Set task –
Find the string "Identity" in the listing and report every line that has it.

--*--

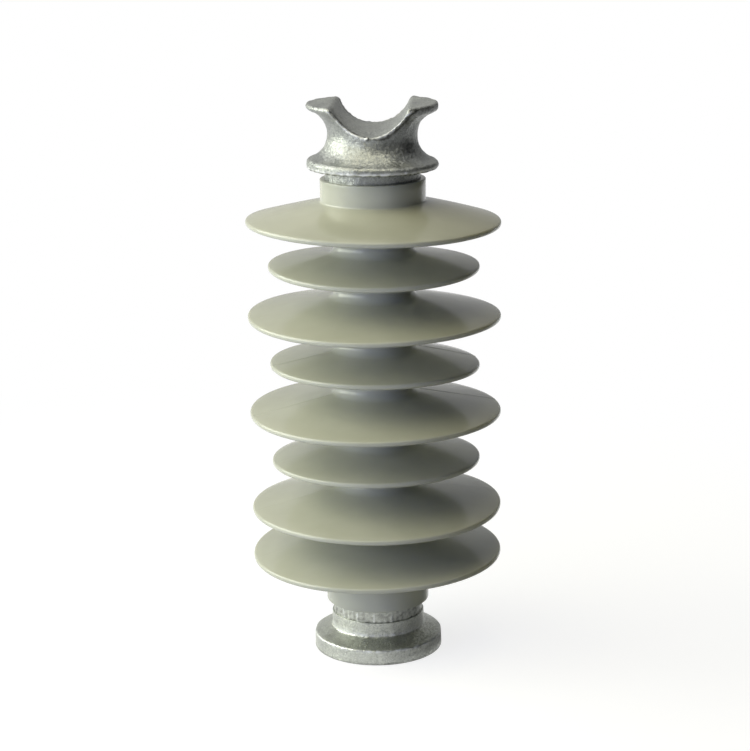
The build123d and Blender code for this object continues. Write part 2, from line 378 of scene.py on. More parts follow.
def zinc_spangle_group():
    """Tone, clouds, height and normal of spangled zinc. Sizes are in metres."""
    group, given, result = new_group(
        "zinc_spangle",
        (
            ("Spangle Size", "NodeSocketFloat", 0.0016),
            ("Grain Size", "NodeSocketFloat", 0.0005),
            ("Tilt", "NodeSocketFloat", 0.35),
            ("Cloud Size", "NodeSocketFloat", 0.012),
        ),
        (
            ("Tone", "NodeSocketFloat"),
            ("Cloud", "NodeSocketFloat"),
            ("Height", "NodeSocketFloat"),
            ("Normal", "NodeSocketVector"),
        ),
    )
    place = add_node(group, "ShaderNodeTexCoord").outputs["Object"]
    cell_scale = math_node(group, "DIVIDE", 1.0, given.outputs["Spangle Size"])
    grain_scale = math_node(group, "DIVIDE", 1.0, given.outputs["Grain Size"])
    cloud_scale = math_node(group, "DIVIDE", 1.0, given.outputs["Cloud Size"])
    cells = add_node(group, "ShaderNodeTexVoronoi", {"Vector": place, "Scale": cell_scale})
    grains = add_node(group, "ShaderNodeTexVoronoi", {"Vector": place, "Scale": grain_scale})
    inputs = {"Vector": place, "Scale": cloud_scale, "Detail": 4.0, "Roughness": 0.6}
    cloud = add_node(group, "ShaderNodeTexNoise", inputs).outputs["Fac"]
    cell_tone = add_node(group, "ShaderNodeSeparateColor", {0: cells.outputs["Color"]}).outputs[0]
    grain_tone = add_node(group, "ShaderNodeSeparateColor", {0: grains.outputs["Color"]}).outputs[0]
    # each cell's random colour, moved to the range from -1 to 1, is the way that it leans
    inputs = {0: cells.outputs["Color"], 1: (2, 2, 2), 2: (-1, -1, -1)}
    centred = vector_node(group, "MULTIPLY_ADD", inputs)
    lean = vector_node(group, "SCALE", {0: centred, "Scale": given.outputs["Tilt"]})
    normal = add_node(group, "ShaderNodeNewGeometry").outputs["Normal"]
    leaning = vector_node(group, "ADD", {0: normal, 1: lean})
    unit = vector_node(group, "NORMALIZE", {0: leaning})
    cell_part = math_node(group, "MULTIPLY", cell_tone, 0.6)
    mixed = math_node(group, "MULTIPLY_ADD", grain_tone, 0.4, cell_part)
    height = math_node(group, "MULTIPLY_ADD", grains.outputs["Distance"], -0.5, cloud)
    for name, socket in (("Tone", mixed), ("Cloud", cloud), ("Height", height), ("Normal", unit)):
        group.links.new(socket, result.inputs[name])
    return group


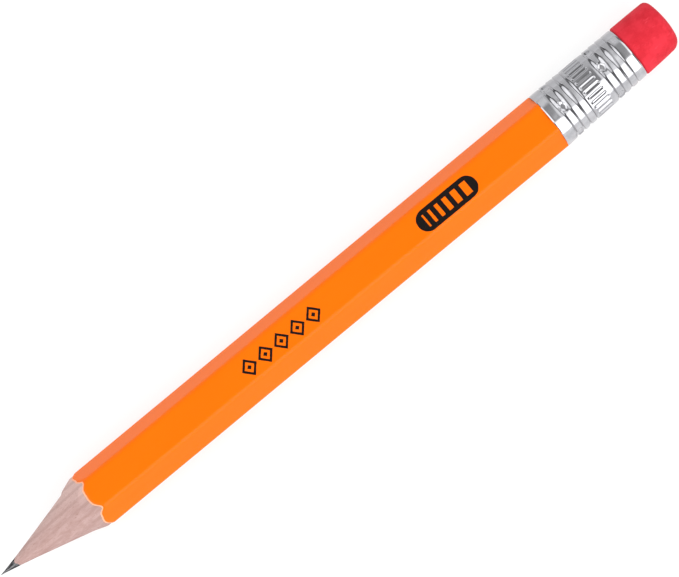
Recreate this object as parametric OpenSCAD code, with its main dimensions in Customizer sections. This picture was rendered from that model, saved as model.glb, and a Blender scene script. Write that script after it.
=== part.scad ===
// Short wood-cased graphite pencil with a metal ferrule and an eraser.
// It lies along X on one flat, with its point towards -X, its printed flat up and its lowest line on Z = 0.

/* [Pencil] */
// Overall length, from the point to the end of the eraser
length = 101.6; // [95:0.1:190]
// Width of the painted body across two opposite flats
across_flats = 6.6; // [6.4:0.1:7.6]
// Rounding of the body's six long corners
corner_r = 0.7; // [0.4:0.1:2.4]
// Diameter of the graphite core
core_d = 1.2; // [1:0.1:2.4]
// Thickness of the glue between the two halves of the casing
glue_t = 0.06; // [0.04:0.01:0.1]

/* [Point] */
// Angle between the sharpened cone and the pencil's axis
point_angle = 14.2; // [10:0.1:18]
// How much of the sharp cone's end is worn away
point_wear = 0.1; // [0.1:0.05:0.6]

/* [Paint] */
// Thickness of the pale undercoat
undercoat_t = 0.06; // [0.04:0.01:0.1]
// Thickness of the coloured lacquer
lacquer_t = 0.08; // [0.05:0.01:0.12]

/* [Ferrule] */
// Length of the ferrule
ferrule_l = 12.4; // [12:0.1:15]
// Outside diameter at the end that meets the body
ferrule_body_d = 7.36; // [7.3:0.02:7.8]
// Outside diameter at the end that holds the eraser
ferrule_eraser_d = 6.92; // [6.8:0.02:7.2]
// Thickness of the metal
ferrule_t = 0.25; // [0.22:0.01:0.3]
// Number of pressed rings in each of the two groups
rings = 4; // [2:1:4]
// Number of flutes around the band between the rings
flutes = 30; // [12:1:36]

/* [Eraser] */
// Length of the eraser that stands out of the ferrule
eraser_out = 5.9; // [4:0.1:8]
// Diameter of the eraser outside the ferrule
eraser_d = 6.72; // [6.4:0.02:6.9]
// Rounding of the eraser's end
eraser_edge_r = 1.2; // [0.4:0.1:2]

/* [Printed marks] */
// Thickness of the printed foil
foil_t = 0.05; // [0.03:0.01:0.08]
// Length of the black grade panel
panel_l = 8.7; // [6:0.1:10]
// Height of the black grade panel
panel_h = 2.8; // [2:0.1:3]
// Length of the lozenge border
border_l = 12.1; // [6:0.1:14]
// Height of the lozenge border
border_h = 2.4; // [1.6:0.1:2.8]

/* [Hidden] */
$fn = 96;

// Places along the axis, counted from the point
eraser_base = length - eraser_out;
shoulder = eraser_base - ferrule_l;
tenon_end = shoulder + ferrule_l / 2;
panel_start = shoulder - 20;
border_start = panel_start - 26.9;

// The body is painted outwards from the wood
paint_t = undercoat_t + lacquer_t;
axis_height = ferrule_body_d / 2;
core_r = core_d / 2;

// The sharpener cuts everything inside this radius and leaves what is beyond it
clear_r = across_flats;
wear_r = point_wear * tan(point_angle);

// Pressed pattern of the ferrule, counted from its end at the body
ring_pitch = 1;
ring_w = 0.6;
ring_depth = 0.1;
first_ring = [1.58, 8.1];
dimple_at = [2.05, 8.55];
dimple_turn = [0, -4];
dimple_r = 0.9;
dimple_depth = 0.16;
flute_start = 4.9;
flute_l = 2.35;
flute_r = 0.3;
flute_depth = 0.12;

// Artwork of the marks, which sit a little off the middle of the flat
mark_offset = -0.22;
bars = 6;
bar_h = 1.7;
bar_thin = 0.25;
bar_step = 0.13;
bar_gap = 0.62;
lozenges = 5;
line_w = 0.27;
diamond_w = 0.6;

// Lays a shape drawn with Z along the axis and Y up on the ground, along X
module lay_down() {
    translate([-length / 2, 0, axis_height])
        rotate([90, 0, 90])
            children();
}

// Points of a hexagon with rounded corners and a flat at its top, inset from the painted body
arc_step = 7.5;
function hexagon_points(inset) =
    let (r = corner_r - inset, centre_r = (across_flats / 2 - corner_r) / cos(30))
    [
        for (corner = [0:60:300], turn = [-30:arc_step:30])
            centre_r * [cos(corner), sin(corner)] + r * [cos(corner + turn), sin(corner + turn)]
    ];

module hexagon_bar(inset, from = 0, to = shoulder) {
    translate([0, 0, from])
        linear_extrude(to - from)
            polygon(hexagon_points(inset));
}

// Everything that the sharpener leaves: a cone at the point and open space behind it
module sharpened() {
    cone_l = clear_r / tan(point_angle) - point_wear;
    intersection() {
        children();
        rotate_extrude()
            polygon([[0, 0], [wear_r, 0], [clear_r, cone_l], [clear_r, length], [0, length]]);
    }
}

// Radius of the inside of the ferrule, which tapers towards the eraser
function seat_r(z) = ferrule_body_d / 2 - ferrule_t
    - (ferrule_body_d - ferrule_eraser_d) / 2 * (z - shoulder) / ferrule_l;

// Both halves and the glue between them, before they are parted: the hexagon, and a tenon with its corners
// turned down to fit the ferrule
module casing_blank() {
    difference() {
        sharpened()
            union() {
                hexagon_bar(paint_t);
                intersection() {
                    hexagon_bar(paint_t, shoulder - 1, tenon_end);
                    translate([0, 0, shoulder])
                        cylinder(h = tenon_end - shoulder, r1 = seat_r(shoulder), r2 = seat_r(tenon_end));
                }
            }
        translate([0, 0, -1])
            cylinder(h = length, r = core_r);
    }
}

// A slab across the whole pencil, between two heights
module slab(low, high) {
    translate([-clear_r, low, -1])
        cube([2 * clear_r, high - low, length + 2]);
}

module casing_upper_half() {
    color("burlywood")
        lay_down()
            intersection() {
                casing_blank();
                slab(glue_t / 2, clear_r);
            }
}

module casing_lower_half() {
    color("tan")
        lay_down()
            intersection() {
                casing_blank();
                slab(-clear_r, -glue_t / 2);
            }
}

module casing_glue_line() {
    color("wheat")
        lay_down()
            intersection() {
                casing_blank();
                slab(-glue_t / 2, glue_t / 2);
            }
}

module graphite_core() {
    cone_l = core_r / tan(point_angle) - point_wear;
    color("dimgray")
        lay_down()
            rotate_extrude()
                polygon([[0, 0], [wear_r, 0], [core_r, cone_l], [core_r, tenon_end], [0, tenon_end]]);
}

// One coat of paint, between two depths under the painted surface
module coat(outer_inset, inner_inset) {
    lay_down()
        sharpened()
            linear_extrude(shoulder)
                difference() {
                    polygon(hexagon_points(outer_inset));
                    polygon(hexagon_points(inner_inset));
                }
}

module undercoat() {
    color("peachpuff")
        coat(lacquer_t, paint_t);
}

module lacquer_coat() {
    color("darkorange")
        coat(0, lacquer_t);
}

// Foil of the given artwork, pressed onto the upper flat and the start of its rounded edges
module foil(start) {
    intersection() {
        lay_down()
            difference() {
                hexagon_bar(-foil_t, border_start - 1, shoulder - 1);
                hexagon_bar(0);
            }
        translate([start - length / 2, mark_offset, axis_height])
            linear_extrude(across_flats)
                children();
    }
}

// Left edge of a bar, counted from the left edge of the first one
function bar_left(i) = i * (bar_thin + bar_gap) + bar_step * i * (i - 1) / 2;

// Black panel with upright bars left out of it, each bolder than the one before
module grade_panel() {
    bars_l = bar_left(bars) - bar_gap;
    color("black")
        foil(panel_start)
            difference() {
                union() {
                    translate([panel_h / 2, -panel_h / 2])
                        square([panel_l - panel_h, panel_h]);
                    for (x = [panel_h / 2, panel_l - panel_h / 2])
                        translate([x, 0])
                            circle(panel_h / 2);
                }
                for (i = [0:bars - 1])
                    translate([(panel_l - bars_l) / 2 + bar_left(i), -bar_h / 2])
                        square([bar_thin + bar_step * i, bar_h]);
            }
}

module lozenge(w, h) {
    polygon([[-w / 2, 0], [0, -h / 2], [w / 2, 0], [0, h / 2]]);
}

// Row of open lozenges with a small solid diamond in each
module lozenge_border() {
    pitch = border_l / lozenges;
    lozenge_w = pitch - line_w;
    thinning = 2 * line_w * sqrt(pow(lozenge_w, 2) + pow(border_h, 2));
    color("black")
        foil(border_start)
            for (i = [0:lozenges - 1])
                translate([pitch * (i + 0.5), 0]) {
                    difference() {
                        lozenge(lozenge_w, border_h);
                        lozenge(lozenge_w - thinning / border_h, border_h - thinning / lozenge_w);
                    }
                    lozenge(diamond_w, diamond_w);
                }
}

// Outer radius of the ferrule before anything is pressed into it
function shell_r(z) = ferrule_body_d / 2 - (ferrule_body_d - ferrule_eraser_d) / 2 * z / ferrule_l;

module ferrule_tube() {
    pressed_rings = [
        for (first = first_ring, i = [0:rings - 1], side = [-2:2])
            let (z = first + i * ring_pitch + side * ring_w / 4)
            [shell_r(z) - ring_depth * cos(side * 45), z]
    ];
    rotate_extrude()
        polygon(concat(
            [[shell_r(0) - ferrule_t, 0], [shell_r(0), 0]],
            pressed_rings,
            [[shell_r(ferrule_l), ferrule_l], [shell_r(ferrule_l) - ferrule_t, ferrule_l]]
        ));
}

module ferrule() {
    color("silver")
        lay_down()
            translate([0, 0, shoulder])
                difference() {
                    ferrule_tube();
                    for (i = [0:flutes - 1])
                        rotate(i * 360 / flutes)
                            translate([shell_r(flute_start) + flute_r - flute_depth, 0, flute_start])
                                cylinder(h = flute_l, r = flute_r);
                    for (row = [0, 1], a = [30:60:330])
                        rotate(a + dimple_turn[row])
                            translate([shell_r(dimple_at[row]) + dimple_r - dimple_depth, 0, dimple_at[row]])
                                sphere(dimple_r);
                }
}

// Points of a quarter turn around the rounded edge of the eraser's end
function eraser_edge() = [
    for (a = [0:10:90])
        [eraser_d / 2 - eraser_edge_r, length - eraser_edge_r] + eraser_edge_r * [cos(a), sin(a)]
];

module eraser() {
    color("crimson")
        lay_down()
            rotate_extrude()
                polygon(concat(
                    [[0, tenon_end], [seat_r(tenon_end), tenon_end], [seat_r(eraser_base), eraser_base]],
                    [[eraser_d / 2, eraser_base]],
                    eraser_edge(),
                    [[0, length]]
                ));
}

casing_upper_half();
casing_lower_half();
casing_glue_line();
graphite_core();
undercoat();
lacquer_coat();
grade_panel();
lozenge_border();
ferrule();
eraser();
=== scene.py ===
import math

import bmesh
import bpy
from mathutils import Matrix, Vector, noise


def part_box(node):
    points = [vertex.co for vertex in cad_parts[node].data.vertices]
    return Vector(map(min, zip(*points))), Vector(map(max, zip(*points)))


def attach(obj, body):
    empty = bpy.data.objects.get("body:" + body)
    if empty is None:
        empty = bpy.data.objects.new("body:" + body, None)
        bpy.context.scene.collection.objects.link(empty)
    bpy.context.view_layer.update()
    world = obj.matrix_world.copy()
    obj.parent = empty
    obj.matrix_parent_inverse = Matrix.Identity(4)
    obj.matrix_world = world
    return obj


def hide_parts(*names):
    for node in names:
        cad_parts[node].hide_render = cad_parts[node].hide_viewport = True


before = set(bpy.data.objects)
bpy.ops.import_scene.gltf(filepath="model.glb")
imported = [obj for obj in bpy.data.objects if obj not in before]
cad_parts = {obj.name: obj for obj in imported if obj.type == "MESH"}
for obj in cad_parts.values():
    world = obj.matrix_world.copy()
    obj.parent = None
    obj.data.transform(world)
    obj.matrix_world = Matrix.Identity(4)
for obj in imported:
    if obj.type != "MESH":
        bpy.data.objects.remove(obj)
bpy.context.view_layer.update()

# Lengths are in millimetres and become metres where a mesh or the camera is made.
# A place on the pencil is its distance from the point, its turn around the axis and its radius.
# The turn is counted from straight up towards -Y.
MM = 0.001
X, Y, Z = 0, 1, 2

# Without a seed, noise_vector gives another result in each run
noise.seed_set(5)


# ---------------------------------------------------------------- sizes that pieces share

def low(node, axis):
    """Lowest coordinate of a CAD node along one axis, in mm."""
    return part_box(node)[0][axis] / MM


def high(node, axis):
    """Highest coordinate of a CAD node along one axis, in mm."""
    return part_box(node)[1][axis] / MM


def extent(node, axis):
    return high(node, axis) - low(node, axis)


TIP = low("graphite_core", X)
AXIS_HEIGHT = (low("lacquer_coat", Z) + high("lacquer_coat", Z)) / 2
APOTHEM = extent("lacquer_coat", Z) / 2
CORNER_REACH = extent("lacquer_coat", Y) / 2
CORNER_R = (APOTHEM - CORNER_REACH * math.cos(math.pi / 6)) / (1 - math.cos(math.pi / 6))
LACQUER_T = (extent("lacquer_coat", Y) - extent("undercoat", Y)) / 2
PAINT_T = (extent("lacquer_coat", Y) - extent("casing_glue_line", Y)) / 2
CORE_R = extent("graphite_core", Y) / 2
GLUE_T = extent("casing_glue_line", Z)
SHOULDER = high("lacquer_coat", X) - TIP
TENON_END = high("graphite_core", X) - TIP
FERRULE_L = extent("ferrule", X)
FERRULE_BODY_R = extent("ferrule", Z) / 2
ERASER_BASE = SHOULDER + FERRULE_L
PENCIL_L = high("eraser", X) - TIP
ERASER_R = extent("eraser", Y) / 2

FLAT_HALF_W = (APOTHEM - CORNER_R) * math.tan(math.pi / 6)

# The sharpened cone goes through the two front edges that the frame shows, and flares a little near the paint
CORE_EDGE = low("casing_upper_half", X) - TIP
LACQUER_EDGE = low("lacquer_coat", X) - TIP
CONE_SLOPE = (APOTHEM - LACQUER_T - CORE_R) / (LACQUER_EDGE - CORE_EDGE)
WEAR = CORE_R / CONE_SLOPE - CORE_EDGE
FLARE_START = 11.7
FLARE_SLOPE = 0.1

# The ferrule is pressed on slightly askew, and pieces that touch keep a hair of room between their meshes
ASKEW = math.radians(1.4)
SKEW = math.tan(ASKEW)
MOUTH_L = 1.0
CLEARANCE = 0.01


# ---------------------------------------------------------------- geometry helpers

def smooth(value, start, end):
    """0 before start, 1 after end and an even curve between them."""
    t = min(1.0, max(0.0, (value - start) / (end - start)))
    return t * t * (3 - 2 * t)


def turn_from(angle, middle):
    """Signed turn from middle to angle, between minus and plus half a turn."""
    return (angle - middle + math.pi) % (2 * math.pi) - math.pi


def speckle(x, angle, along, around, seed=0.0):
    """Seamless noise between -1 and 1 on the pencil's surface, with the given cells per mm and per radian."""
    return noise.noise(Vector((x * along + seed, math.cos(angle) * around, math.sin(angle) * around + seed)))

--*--

Correct response –
    obj.matrix_parent_inverse = Matrix.Identity(4)
    obj.matrix_world = Matrix.Identity(4)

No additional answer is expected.